## [DATASET EXCERPT]
══════════
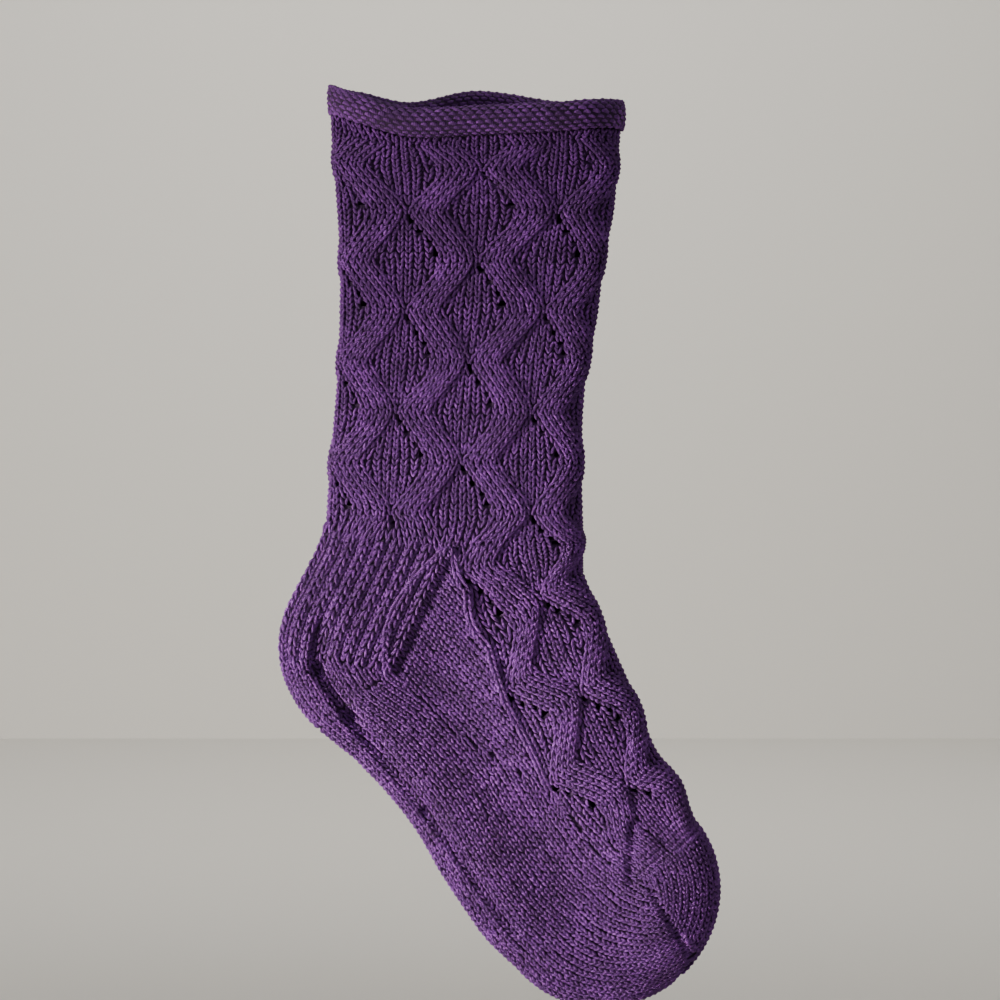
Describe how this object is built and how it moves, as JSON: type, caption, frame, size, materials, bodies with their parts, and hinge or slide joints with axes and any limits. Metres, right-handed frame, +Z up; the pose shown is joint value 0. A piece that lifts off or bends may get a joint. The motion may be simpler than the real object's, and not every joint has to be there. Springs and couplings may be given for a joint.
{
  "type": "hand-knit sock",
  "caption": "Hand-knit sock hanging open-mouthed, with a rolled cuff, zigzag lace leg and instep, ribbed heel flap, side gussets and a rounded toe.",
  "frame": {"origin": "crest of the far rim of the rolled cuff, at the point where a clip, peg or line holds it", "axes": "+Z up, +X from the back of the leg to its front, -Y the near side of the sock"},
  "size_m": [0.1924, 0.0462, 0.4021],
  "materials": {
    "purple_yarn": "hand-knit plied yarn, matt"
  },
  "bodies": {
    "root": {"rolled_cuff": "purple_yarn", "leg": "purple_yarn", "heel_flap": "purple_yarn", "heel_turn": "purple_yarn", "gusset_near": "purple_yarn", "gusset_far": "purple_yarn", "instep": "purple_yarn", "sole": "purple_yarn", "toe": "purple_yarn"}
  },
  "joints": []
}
══════════
Your task is to print the whole listing again exactly.

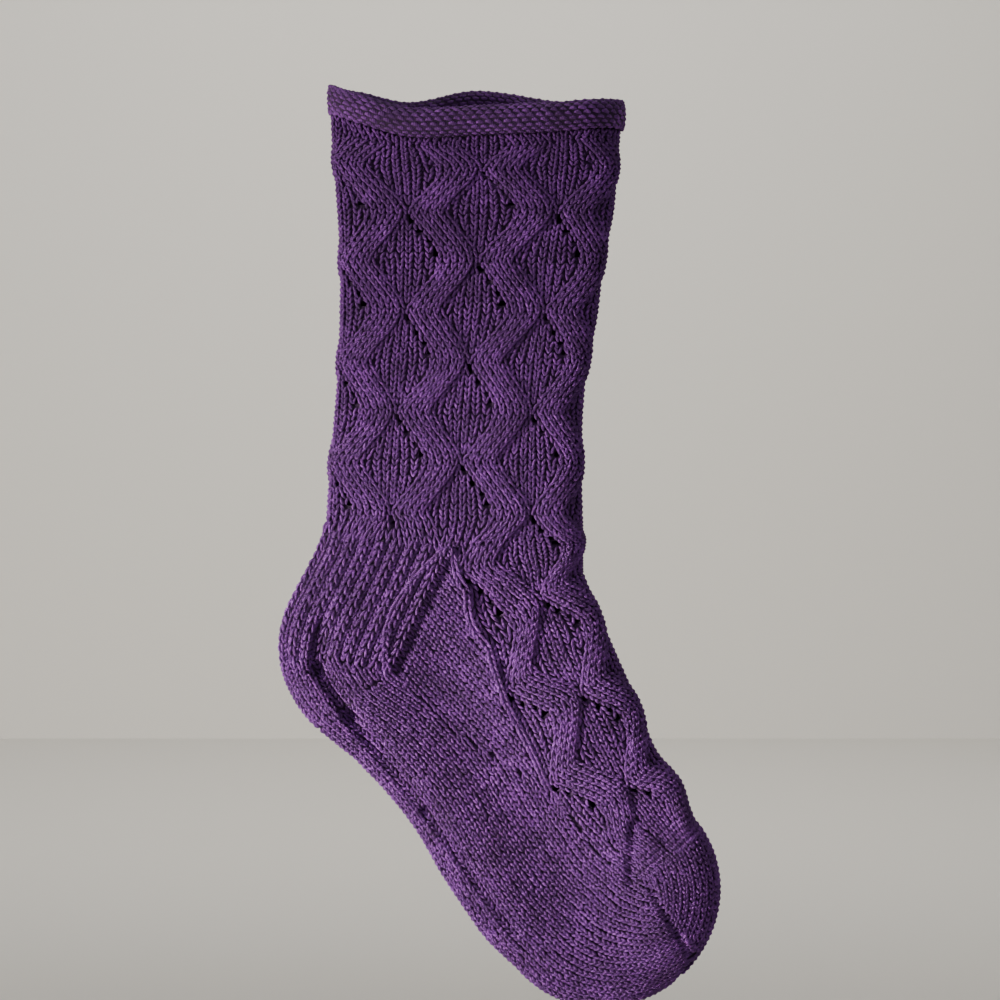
Describe how this object is built and how it moves, as JSON: type, caption, frame, size, materials, bodies with their parts, and hinge or slide joints with axes and any limits. Metres, right-handed frame, +Z up; the pose shown is joint value 0. A piece that lifts off or bends may get a joint. The motion may be simpler than the real object's, and not every joint has to be there. Springs and couplings may be given for a joint.
{
  "type": "hand-knit sock",
  "caption": "Hand-knit sock hanging open-mouthed, with a rolled cuff, zigzag lace leg and instep, ribbed heel flap, side gussets and a rounded toe.",
  "frame": {"origin": "crest of the far rim of the rolled cuff, at the point where a clip, peg or line holds it", "axes": "+Z up, +X from the back of the leg to its front, -Y the near side of the sock"},
  "size_m": [0.1924, 0.0462, 0.4021],
  "materials": {
    "purple_yarn": "hand-knit plied yarn, matt"
  },
  "bodies": {
    "root": {"rolled_cuff": "purple_yarn", "leg": "purple_yarn", "heel_flap": "purple_yarn", "heel_turn": "purple_yarn", "gusset_near": "purple_yarn", "gusset_far": "purple_yarn", "instep": "purple_yarn", "sole": "purple_yarn", "toe": "purple_yarn"}
  },
  "joints": []
}